Still, participation lagged. “We modeled the U.S. market off what they had done in Europe, which put people in a format where they had no idea what it was,” said Rob Goyen, director of the Skyrunner USA, a revamped national series that launched last year and added a short-distance course under 6 miles.
This new, shorter-race addition expanded skyrunning beyond ski mountaineers and ultrarunners to newcomers looking for an entry point. “The change in participation rate looks like a skyrunning elevation profile,” said David Roche, a coach who’s worked with three national series champions. “People are hearing the siren call of nature and see a meaningful challenge.”
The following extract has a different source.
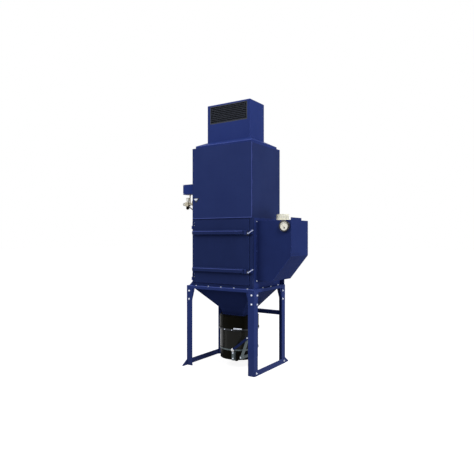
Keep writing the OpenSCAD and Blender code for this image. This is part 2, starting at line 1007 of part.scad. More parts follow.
// Sub-parts
leg_front_left();
leg_front_right();
leg_rear_left();
leg_rear_right();
gusset_front_left();
gusset_front_right();
gusset_rear_left();
gusset_rear_right();
side_rails();
rear_rail();
support_flange();
base_brackets();
hopper();
drum_hood();
dust_drum();
clamp_ring();
clamp_lever();
dolly_ring();
drum_dolly();
castor_forks();
castor_wheels();
lift_links();
lift_lever();
lever_knob();
left_wall();
right_wall();
rear_wall();
front_frame();
tube_sheet();
filter_cartridge_1();
filter_cartridge_2();
filter_cartridge_3();
filter_cartridge_4();
access_door();
door_bar_upper();
door_bar_lower();
door_hinges();
latch_lever_upper();
latch_lever_lower();
latch_keepers();
plenum_housing();
upper_panel();
panel_latch();
roof_cap();
fan_box();
outlet_grille();
inlet_box();
inlet_spigot();
gauge_case();
gauge_dial();
control_box();
air_regulator();
regulator_cap();
regulator_bowl();
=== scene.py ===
"""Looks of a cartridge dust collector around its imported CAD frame."""

import json
import math

import bmesh
import bpy
from mathutils import Matrix, Vector


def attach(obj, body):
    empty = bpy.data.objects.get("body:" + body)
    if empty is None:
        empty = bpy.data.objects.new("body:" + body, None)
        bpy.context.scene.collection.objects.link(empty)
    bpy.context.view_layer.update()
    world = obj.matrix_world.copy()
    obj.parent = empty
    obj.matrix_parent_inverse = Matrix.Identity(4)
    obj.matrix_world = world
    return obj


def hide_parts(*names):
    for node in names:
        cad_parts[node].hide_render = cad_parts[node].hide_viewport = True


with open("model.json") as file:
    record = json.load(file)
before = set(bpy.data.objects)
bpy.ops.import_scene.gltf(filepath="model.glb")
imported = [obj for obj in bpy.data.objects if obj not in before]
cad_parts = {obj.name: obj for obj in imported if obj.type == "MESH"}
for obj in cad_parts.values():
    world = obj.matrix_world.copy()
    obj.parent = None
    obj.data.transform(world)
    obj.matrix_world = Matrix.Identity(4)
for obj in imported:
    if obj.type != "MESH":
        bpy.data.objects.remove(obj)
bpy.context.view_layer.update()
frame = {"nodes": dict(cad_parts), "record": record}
nodes = frame["nodes"]
scene = bpy.context.scene
scene.view_settings.view_transform = "Standard"

# ---------------------------------------------------------------- camera, solved from the photograph
EYE = Vector((3.3287, -5.0496, 1.612))
TURN = 33.17
FOCAL_LENGTH, SENSOR_WIDTH = 35.76, 36
camera_data = bpy.data.cameras.new("camera")
camera_data.sensor_width = SENSOR_WIDTH
camera_data.lens = FOCAL_LENGTH
camera_data.shift_x = -0.0025
camera_data.shift_y = 0.0022
camera = bpy.data.objects.new("camera", camera_data)
camera.location = EYE
camera.rotation_euler = (math.radians(90), 0, math.radians(TURN))
scene.collection.objects.link(camera)
scene.camera = camera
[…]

Look at California’s Broken Arrow Skyrace, held on the slopes of Squaw Valley ski area in June. In 2016, there were 145 runners in the long distance race, 113 signed up for the middle distance and 104 entries in the short race. Those numbers roughly tripled for the 2019 race.
More elite runners feel the draw, too. “In the U.S., there’s still a bigger emphasis on old school 100-milers,” said Dani Moreno, the 2018 U.S. national skyrunning champion. “But if you jump in too quickly, wear and tear can lead to injury. So younger folks like myself may not want to run that far, but we still want to compete. What’s the middle ground? Skyrunning.”
A U.S. talent pipeline has also developed. This August, U.S. Skyrunning will bring athletes between 15 and 22 years old to the Youth Skyrunning World Championships for the third time.
But skyrunning isn’t restricted to elite athletes. “For a runner who’s already fit, it’s just about practicing specific movement patterns,” said Roche. To prepare for steep terrain, he recommends a workout with heavy downhills every two to three weeks—even repeats on a 100-foot hill works.
Spectators can catch a thrill, too. Take a ski lift to a lofty perch on course to watch leaders glide over jumbled rocks with the grace of a snow leopard. “It’s dramatic in the middle or back of the pack too, where this race is one of the hardest things people have ever done in their lives,” said Kerrigan. “They’ll finish completely bonked and burst into tears—or totally elated, covered in dirt and blood.”